DO THIS - Reproduce the top of the data verbatim, through and including the line that contains "of the lead.".

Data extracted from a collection
☆ ☆ ☆

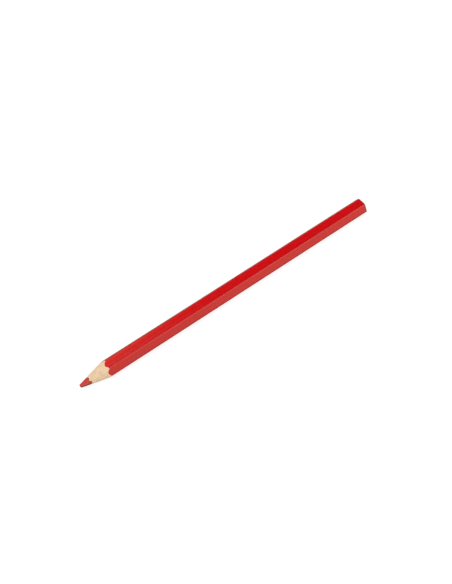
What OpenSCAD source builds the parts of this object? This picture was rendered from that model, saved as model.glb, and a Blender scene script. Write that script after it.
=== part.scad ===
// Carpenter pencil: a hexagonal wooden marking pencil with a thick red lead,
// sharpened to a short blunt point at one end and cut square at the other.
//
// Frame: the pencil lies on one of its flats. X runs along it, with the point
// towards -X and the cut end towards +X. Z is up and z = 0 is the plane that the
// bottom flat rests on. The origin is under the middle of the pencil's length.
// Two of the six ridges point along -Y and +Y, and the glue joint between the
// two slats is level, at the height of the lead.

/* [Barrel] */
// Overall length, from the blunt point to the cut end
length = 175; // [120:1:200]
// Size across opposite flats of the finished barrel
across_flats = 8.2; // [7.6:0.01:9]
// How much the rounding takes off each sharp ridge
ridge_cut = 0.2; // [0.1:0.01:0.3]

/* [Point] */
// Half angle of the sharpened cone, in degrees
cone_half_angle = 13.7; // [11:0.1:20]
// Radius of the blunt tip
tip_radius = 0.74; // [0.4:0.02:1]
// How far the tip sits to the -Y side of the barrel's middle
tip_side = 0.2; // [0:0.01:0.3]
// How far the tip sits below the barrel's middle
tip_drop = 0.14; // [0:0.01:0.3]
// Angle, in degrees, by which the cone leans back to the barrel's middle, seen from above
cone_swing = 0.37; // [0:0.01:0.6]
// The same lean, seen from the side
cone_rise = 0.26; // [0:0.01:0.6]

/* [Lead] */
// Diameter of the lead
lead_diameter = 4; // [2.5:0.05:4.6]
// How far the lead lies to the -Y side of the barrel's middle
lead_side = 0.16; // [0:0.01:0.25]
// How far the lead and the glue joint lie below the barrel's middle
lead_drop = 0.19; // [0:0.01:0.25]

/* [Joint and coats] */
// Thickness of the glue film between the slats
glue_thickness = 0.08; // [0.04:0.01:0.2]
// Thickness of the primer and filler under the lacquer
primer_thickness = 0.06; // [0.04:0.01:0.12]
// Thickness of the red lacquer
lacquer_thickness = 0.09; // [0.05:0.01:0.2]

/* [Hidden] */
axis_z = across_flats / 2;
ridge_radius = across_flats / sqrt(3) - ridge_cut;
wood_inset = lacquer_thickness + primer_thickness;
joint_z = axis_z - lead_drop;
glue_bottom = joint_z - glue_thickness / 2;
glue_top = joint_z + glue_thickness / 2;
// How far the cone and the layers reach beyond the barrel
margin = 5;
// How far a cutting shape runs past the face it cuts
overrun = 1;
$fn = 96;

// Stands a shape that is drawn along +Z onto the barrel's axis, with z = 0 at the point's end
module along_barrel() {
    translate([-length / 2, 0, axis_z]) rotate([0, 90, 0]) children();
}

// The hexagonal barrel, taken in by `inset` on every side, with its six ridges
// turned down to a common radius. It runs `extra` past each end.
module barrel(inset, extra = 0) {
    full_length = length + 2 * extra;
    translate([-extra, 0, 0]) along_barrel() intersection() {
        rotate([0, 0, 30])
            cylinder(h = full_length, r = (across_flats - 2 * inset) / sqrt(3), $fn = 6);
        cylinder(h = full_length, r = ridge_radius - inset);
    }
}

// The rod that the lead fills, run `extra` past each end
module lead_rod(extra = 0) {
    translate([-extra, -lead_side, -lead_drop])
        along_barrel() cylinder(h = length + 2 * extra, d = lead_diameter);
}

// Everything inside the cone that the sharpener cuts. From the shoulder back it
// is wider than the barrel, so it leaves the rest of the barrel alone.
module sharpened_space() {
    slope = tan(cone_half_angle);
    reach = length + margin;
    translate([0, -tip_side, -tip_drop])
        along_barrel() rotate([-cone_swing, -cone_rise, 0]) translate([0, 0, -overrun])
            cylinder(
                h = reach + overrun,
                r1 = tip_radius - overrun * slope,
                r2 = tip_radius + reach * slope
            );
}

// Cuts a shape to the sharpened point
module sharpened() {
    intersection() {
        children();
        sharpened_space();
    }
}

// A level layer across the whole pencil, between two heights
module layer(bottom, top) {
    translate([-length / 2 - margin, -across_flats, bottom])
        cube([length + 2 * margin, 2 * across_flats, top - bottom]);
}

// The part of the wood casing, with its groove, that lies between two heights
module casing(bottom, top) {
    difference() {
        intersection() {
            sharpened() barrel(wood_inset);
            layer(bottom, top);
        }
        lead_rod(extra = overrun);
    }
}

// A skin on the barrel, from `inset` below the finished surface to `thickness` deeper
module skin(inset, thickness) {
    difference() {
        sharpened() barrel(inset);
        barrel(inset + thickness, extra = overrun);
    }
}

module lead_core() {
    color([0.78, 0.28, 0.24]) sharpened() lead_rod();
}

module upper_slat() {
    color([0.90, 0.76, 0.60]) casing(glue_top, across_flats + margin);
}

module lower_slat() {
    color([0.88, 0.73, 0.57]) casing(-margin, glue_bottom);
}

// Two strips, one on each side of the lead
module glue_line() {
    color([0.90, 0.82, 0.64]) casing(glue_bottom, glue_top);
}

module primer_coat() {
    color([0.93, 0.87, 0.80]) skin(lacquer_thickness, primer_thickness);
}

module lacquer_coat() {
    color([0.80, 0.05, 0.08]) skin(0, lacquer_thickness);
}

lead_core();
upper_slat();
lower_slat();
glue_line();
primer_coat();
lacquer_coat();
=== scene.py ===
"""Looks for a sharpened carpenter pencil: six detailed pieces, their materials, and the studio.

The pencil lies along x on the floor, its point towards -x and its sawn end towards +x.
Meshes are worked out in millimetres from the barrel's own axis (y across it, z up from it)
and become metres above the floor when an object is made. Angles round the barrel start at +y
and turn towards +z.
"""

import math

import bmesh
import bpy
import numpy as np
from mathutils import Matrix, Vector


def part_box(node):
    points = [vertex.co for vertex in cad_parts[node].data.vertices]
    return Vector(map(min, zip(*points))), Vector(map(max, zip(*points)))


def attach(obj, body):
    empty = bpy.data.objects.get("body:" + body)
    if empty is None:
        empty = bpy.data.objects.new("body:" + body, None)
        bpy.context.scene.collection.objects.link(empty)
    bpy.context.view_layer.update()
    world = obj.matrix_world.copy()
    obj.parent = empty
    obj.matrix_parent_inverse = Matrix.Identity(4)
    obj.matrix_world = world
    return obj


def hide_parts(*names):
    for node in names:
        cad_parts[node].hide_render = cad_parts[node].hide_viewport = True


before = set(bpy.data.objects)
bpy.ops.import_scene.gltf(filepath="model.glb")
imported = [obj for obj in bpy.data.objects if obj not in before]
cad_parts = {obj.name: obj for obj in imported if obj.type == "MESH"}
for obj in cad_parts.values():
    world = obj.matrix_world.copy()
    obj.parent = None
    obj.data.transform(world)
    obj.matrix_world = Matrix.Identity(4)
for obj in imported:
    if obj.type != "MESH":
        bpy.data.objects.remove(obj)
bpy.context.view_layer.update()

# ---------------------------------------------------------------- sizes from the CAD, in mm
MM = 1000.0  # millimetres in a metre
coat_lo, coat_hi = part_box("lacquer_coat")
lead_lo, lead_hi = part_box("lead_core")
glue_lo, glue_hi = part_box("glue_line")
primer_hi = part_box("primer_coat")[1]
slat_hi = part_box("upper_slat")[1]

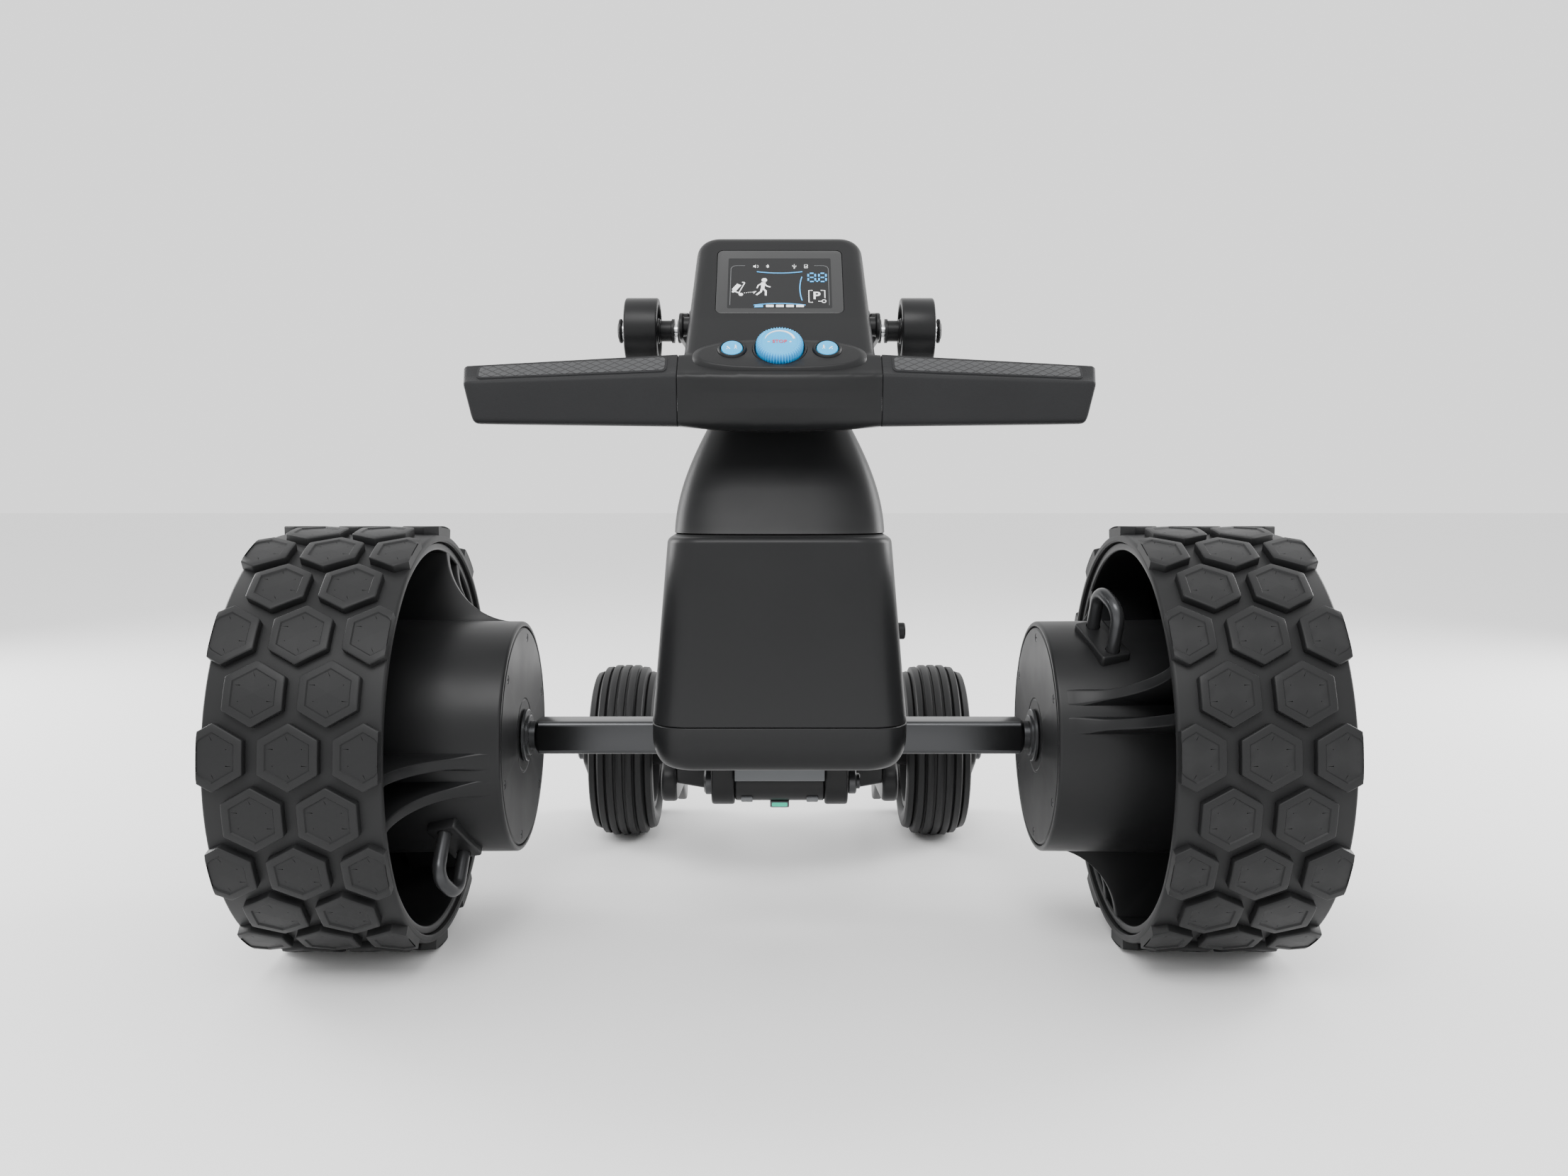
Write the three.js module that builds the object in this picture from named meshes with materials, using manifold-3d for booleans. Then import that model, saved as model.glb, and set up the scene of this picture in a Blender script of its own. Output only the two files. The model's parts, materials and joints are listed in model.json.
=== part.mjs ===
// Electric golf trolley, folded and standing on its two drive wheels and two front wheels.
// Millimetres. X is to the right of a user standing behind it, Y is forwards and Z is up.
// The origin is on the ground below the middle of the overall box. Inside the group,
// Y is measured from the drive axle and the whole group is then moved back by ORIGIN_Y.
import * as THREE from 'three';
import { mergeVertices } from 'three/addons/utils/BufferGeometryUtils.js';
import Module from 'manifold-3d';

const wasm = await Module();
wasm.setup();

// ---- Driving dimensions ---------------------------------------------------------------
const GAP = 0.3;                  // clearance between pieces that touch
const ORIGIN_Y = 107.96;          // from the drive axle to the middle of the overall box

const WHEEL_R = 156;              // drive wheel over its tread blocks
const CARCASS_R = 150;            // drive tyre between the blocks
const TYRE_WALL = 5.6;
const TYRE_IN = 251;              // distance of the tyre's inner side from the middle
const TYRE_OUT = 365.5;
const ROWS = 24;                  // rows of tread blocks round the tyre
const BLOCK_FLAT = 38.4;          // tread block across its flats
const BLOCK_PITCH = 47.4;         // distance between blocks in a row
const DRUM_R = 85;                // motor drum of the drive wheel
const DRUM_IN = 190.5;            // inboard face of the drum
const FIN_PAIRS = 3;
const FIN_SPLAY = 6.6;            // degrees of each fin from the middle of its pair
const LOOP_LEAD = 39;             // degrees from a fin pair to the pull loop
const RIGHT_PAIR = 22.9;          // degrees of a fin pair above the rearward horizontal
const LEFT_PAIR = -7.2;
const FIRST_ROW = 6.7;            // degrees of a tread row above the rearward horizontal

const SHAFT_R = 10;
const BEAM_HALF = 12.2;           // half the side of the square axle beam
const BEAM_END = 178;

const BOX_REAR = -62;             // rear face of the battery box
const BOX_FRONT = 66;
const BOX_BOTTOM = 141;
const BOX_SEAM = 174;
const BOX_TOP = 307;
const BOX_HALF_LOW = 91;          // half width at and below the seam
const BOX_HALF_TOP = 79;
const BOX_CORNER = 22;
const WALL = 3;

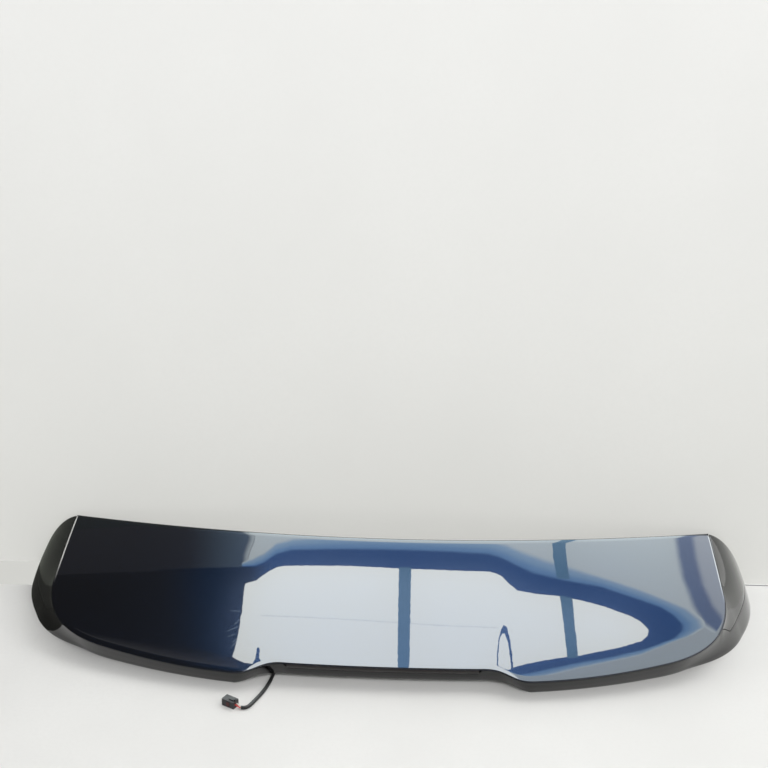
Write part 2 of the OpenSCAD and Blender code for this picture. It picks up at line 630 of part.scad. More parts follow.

☆ ☆ ☆

EXERCISE SOLUTION -
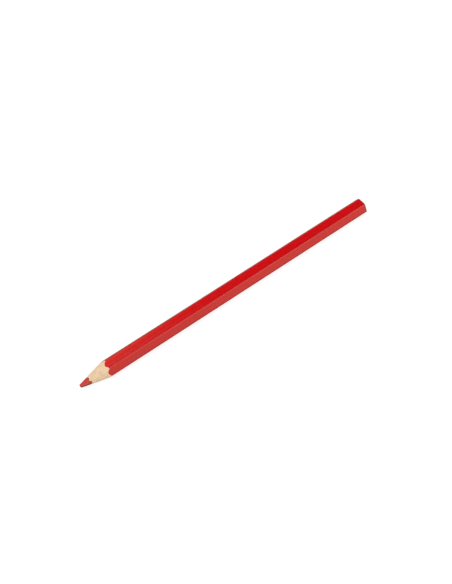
What OpenSCAD source builds the parts of this object? This picture was rendered from that model, saved as model.glb, and a Blender scene script. Write that script after it.
=== part.scad ===
// Carpenter pencil: a hexagonal wooden marking pencil with a thick red lead,
// sharpened to a short blunt point at one end and cut square at the other.
//
// Frame: the pencil lies on one of its flats. X runs along it, with the point
// towards -X and the cut end towards +X. Z is up and z = 0 is the plane that the
// bottom flat rests on. The origin is under the middle of the pencil's length.
// Two of the six ridges point along -Y and +Y, and the glue joint between the
// two slats is level, at the height of the lead.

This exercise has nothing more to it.